Dies hört sich jetzt gerade alles ein wenig negativ an, liest sich aber dann erstaunlich flüssig, ja spritzig auf einen Rutsch durch. Die neudeutsch Anxiety unserer Protagonistin ist ein interessanter Twist in einer Coming-of-Age-Geschichte, die viele Bestandteile klassischer Helden-Questen hat, dann aber auch wieder ganz eigene Wege geht.

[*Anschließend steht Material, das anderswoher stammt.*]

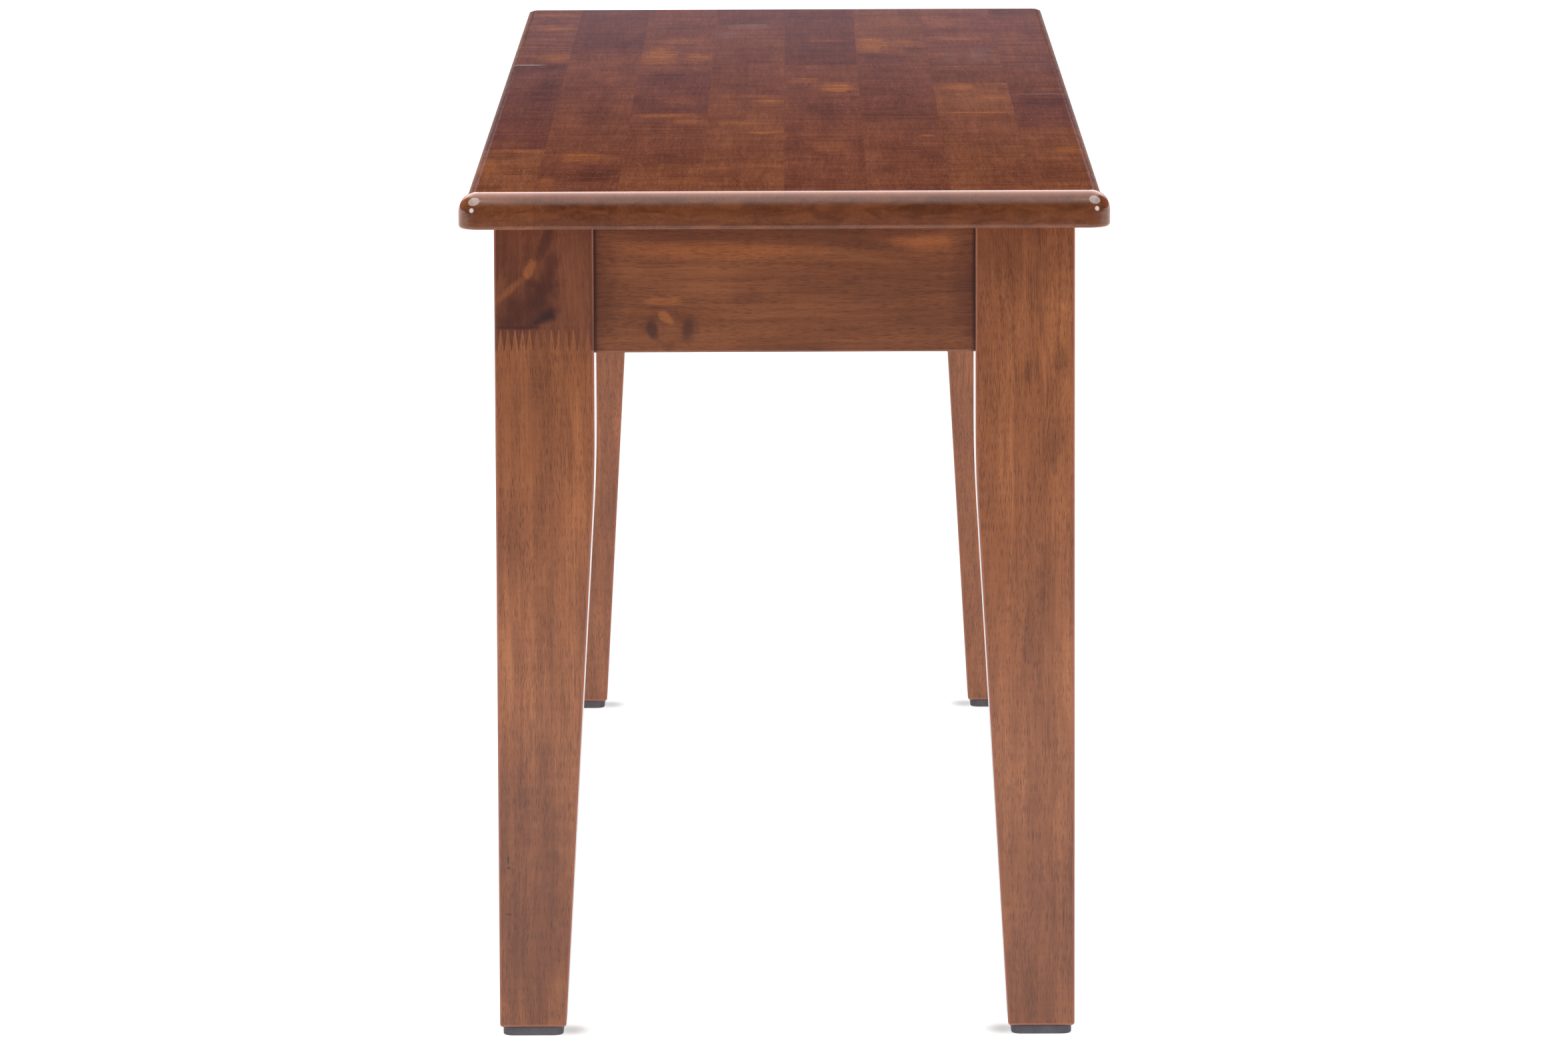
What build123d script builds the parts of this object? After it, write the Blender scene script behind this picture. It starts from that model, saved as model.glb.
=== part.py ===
from build123d import *
import math
import os

# Backless dining bench in stained hardwood: an edge-glued seat of short staves with a rounded
# edge, on square legs that taper on their two inner faces, joined by rails and corner blocks.
# Millimetres. +X runs along the bench, +Z is up, and the origin is on the floor, centred under
# the seat. End A is at +X and end B at -X, left is -Y and right is +Y.

# Overall sizes
bench_height = 470.0
seat_length = 1219.0
seat_width = 355.6
seat_thickness = 20.0

# Seat edge: a quarter round that stops short of the top in a crisp arris
edge_round_radius = 11.2
arris_setback = 1.7
corner_extra_radius = 0.8
lower_edge_radius = 2.3

# Seat staves: equal strips side by side, of which the outer two are trimmed to the seat's width.
# From left to right, each is cut into staves at these shares of the length from end A
panel_trim = 4.2
stave_end_shares = (
    (0.203, 0.651),
    (0.131, 0.714),
    (0.135, 0.381, 0.610),
    (0.293, 0.477, 0.893),
    (0.467, 0.645),
    (0.337, 0.710),
    (0.374, 0.538, 0.614, 0.788),
    (0.303, 0.477),
)

# Legs
seat_overhang = 19.0
leg_square = 54.5
foot_square = 36.7
leg_block_length = 135.0
taper_blend_radius = 850.0
leg_arris_chamfer = 1.2
foot_chamfer = 1.4
leg_flat_depth = 10.0

# Finger joint that lengthens the left leg of end A
finger_drop = 56.8
finger_length = 11.4
finger_pitch = 3.98
finger_tip_width = 0.5

# Foot pads
pad_thickness = 5.0
pad_inset = 1.7
pad_corner_radius = 6.0

# Rails, cross brace and cleats
rail_height = 70.0
rail_thickness = 20.0
rail_reveal = 4.0
rail_arris_chamfer = 1.0
brace_height = 50.0
brace_thickness = 20.0
cleat_square = 20.0
cleat_gap = 8.0

# Corner blocks
block_thickness = 25.0
block_height = 48.0
block_arris_chamfer = 1.5

# Dowels, bolts and screws have flats in place of a true round: fewer on those hidden in the wood
hidden_sides = 8
shown_sides = 12

# Dowels
dowel_radius = 4.0
dowel_depth = 15.0
dowel_spacing = 40.0
brace_dowel_depth = 12.0
brace_dowel_spacing = 26.0

# Hanger bolts with washers and nuts
bolt_radius = 4.0
bolt_depth = 36.0
bolt_point_length = 7.0
bolt_point_radius = 1.2
bolt_spacing = 24.0
bolt_end_length = 4.0
bolt_end_chamfer = 0.8
washer_radius = 8.5
washer_thickness = 1.6
nut_width = 13.0
nut_height = 6.5

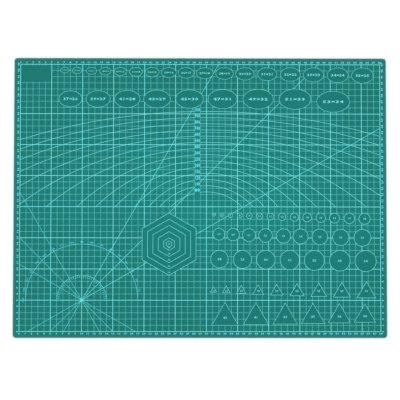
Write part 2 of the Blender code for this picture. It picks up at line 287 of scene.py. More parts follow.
@dataclass(frozen=True)
class GrainFinish:
    """A finish in two shades of a colour, shared out by a fine grain that also sets the roughness.

    Unless other values are given, it is screen ink, a little uneven where the mesh of the screen laid it
    down. upright is how many times higher than wide the grain is.
    """

    colour: Colour
    low_colour: Colour
    grain: float = 0.5 * MM
    detail: float = 3.0
    grain_roughness: float = 0.6
    upright: float = 1.0
    shade_range: Span = (0.35, 0.55)
    relief: float = 0.14 * MM
    relief_depth: float = 0.004 * MM
    roughness: Span = (0.58, 0.44)
    specular: float = 0.25

    def make(self, name: str) -> Material:
        """Make the material.

        Args:
            name: The material's name.

        Returns:
            The material.
        """
        tree = NodeTree(bpy.data.materials.new(name))
        stretch = (1.0, 1.0, self.upright)
        grain = tree.noise(self.grain, self.detail, self.grain_roughness, stretch)
        shade = tree.ramp(grain, self.shade_range)
        return tree.dress(tree.blend(shade, paint(self.low_colour), paint(self.colour)),
                          tree.bump(tree.noise(self.relief, stretch=stretch), self.relief_depth),
                          tree.ramp(grain, NOISE_RANGE, *self.roughness), self.specular)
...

Die Faszination kommt zur einen durch die Verfolgung unseres Quartetts durch die Schergen der Kriegsherrin und die Kirche, zum anderen durch die gruppendynamische Entwicklung, die beide Paare im Verlauf der Geschehnisse durchlaufen. Dabei offenbaren beide Begleiter zögerlich ihre eigenen Geheimnisse, erfahren die Schwestern den Grund, warum ihr Vater seine Familie Hals über Kopf verlassen hat und nie von dieser erzählen wollte. Immer deutlicher wird, dass es an unseren vier Figuren ist, das drohende Unheil eines vernichtenden Bürgerkriegs aufzuhalten - auch wenn sie dies ein ums andere Mal mit Offenbarungen konfrontiert, denen sie lieber aus dem Weg gehen würden, sie zwingt, sich zu positionieren und ihr Potential auszuschöpfen.

Sprachlich unauffällig, inhaltlich packend wartet der Plot - natürlich - mit einem mehr als fiesen Cliffhanger auf - die Fortsetzung ist für Dezember 2022 in Vorbereitung.